Mais l’influence de personnalités aussi puissantes survit à cette dislocation. De nouveau éparses à travers la société du temps, elles jettent autour d’elles bien des semences fécondes. De la perfectibilité, gagée par le libre-arbitre universel, de l’auteur de « Terre et Ciel » au positivisme, retrempé dans le matérialisme, d’un Auguste Comte ; du socialisme chaotique d’un Leroux jusqu’à la coopération directe des uns ou des autres à ce progrès matériel qui demeure comme le lien tenace de leur panthéisme commun, elles portèrent dans tous les domaines de l’idée et des mœurs de salutaires répercussions. « Beaucoup de gens, comme le dit Henri Martin, aujourd’hui ne savent pas qu’ils vivent, en grande partie, des idées mises en circulation, soit par Saint-Simon, soit par Enfantin et les siens, soit, plus souvent encore, par les adversaires d’Enfantin qui avaient été d’abord ses associés dans le saint-simonisme. Au fond, le saint-simonisme a été comme la préface d’un livre qui reste à faire : on pourrait dire que l’élaboration de ce livre continue sous des formes contradictoires qui, sans doute, trouveront un jour leur unité… »

Parallèlement au mouvement ‒ surtout spéculatif ‒ du saint-simonisme se développent, en Angleterre, les expériences hardies de Robert owen (1771-1858) qui, par les relations qu’il noue sur le continent, en précipitent le retentissement. Owen préconise « l’égalité absolue des droits et la communauté de tous les biens ». Devant le désordre social, il plaide l’irresponsabilité des hommes, incrimine le milieu, veut le rendre propice en le réformant. Du foyer de New-Lanark, les essais de coopératisme socialisant, auquel aboutit, dans la pratique, une sorte de communisme tempéré d’autorité patriarcale, gagnent les comtés surpris, inquiètent le gouvernement, s’exportent, en 1826, au Mexique (terre d’élection des colons sociaux) en « New-Harmony », pour, finalement, se désagréger et périr. Comme des lambeaux, seules, en flotteront quelques idées, bientôt assoupies. Et se les remémoreront, dans leur détresse, quelque vingt ans plus tard, les pauvres tisserands de Rochdale, pionniers modestes de ce mouvement coopératif anglais, de nos jours si puissant…

En France, un courant, lui aussi, en un sens, davantage effectif, porte plus avant les tentatives spécifiquement socialistes.
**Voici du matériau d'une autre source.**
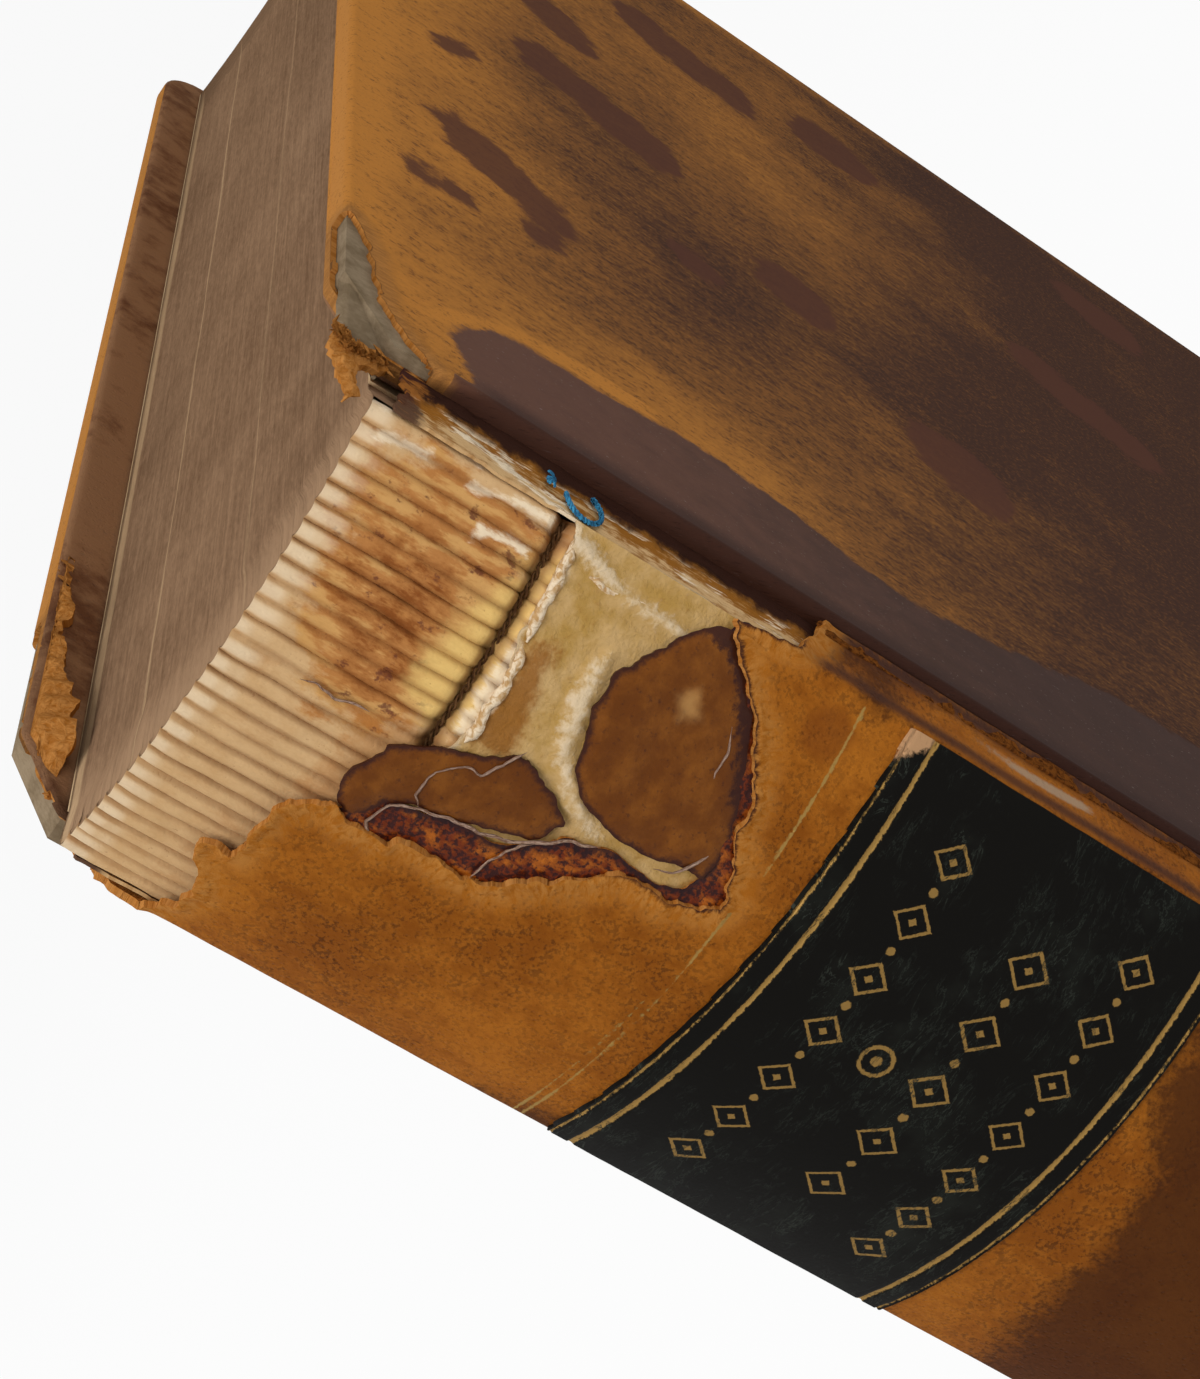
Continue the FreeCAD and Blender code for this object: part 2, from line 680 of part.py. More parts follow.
def make_book(doc):
    """Every piece of the book, in the order in which a binder would put it together."""
    pieces = [make_text_block(doc)]
    for number, step in enumerate(CORD_STEPS, start=1):
        pieces.append(make_cord(doc, number, step))
    pieces.append(make_kettle_stitch(doc, "head_kettle_stitch", "TextHead - KettleInset"))
    pieces.append(make_kettle_stitch(doc, "tail_kettle_stitch", "TextFoot + KettleInset"))
    pieces.append(make_lining(doc))
    pieces.append(make_tail_band(doc))
    pieces.append(make_tie_down(doc))
    for side, wear in ((FRONT, FRONT_WEAR), (BACK, BACK_WEAR)):
        pieces.append(make_board(doc, side))
        pieces.append(make_slips(doc, side))
        pieces.append(make_cover_leather(doc, side, wear))
        pieces.append(make_pastedown(doc, side))
        pieces.append(make_flyleaf(doc, side))
    pieces.append(make_spine_leather(doc))
    pieces.append(make_scrap(doc, "upper_leather_scrap", UPPER_SCRAP))
    pieces.append(make_scrap(doc, "lower_leather_scrap", LOWER_SCRAP))
    pieces.append(make_label(doc))
    return pieces


def check(doc, pieces):
    """Stop unless every object is sound and every piece has a valid shape."""
    for item in doc.Objects:
        if {"Invalid", "Error"} & set(item.State):
            raise RuntimeError(f"{item.Label} failed: {item.State} {item.getStatusString()}")
    for piece in pieces:
        if piece.Shape.isNull() or not piece.Shape.isValid():
            raise RuntimeError(f"{piece.Label} has no valid shape")


def write(pieces, folder="parts"):
    """Write one STEP file for each piece."""
    os.makedirs(folder, exist_ok=True)
    for piece in pieces:
        piece.Shape.exportStep(os.path.join(folder, piece.Label + ".step"))
        box = piece.Shape.BoundBox
        print(f"{piece.Label:22s} {len(piece.Shape.Solids)} solid  {piece.Shape.Volume:12.1f} mm3  "
              f"x {box.XMin:8.2f} {box.XMax:8.2f}  y {box.YMin:7.2f} {box.YMax:7.2f}  "
              f"z {box.ZMin:7.2f} {box.ZMax:7.2f}")


document = FreeCAD.newDocument("Book")
fill_sheet(document)
book = make_book(document)
document.recompute()
check(document, book)
write(book)
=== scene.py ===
"""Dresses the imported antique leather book: folded leaves, torn leathers, lining, label and covers.

The book stands on its tail, spine towards -X and front cover towards -Y. Lengths are in millimetres
until a mesh is made. Places on the spine are given as the distance round it from its middle, positive
towards the front cover, and the depth below the head of the leaves. Places on a board are given as the
distance from its edge at the joint and the depth below its head.
"""
import logging
import math
from dataclasses import dataclass
from enum import Enum
from typing import Any, Callable, Sequence

import bmesh
import bpy
import numpy as np
from mathutils import Matrix, Vector


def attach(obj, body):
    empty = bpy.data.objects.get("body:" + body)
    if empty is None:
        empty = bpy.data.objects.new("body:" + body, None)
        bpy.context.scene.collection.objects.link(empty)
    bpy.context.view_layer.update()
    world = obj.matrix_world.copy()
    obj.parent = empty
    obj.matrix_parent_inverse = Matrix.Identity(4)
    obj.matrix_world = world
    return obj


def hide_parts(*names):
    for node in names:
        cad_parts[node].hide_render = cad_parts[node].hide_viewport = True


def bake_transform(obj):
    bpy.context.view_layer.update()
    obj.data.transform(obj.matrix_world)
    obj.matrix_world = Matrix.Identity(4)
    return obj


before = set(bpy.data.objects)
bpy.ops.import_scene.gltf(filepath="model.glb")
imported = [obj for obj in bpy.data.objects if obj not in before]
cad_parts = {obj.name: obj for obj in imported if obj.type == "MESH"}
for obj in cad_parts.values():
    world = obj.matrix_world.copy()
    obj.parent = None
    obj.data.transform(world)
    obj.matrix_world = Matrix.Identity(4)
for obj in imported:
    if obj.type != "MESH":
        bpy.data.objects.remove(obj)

LOG = logging.getLogger("book")
MM = 0.001
TEXT, FRONT_BODY, BACK_BODY = "text_block", "front_cover", "back_cover"
Array, Finish, Piece = np.ndarray, bpy.types.Material, bpy.types.Object
Colour = tuple[float, float, float]
Points = Sequence[tuple[float, ...]]
Note = Callable[[Array, Array], Array]

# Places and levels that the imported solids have.
SHOULDER_X = -76.6
AXIS_X = -49.9
SPINE_RADIUS = 31.6
HALF_ANGLE = math.radians(32.335)
HALF_ARC = SPINE_RADIUS * HALF_ANGLE
TEXT_HEAD = 233.7
TEXT_FOOT = 3.7
TEXT_SIDE = 16.2
SHOULDER_Y = 16.9
TEXT_FORE = 79.0
BOARD_EDGE_X = -72.7
BOARD_HEAD = 237.0
BOARD_WIDTH = 155.0
COVER_OVER = 0.4
BOOK_HEIGHT = BOARD_HEAD + COVER_OVER
CUT_RUN, CUT_RISE = 7.1, 3.3
SKIN_OUTER = 19.2
TURN_IN = 16.65
LIP_X = -73.4
LIP_Y = 18.7
LEATHER_LIFT = 0.85
LINING_LIFT = 0.3
LABEL_LIFT = 1.12
FOLDS = 28


class Side(Enum):
    """Which cover, by its sign along Y."""

    FRONT = -1
    BACK = 1

    @property
    def body(self) -> str:
        """The body that this cover is."""
        return FRONT_BODY if self is Side.FRONT else BACK_BODY

    @property
    def word(self) -> str:
        """The side's name for its pieces."""
        return self.name.lower()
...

Dans ses Théories des Mouvements et de l’Unité universelle, Charles Fourier (1772-1837) jette

les fondements de la doctrine sociale qui aboutit au phalanstère, fonde une école qui, sous des noms divers (harmonieuse, sociétaire, garantiste, etc…), fera sentir jusqu’à nous sa pénétrante influence.

« Soumettant à un doute absolu toutes les notions que lui apporte la civilisation, le philosophe observe le monde et est frappé de l’harmonie universelle qui y règne, grâce à la loi d’attraction, découverte par Newton. Seul, l’homme fait exception à cet ordre, parce que, jusqu’ici, il a substitué à la loi d’attraction morale des caprices philosophiques. Pour le moment, il s’agit, pour l’humanité, qui a déjà traversé les périodes successives d’édénisme, de sauvagerie, de patriarcat, de barbarie et de civilisation, d’arriver à l’état de garantisme, auquel elle touche, et qui l’acheminera vers l’harmonie parfaite.

« La loi universelle se traduit dans le monde moral par l’attraction passionnelle. En vain les moralistes ont voulu réprimer les passions de l’homme. Il s’agit, bien au contraire, de modeler sur elles l’organisme social. Elles sont au nombre de douze, et peuvent se grouper en huit cent-dix caractères différents. Doublez ce nombre, vous aurez la certitude de trouver réunis tous les spécimens possibles de caractères. Ce sera donc d’environ seize cents personnes que se formera la phalange, unité sociale de la société future. Chaque phalange s’installera dans un palais, le phalanstère, au milieu d’un territoire qui lui sera réservé, et où elle se livrera à tous les travaux, chacun, selon ses goûts, s’enrôlant dans des séries de travailleurs diverses. Le travail, devenu attrayant, se fera sans effort et sera infiniment fructueux. Chaque phalanstérien aura droit à un minimum de bien-être. Le surplus de la production sera divisé en douze douzièmes, dont cinq rémunéreront le capital, quatre le travail et trois le talent. Ce système se généralisera en peu de temps sur le globe, qui formera un seul empire unitaire. » (Larousse.)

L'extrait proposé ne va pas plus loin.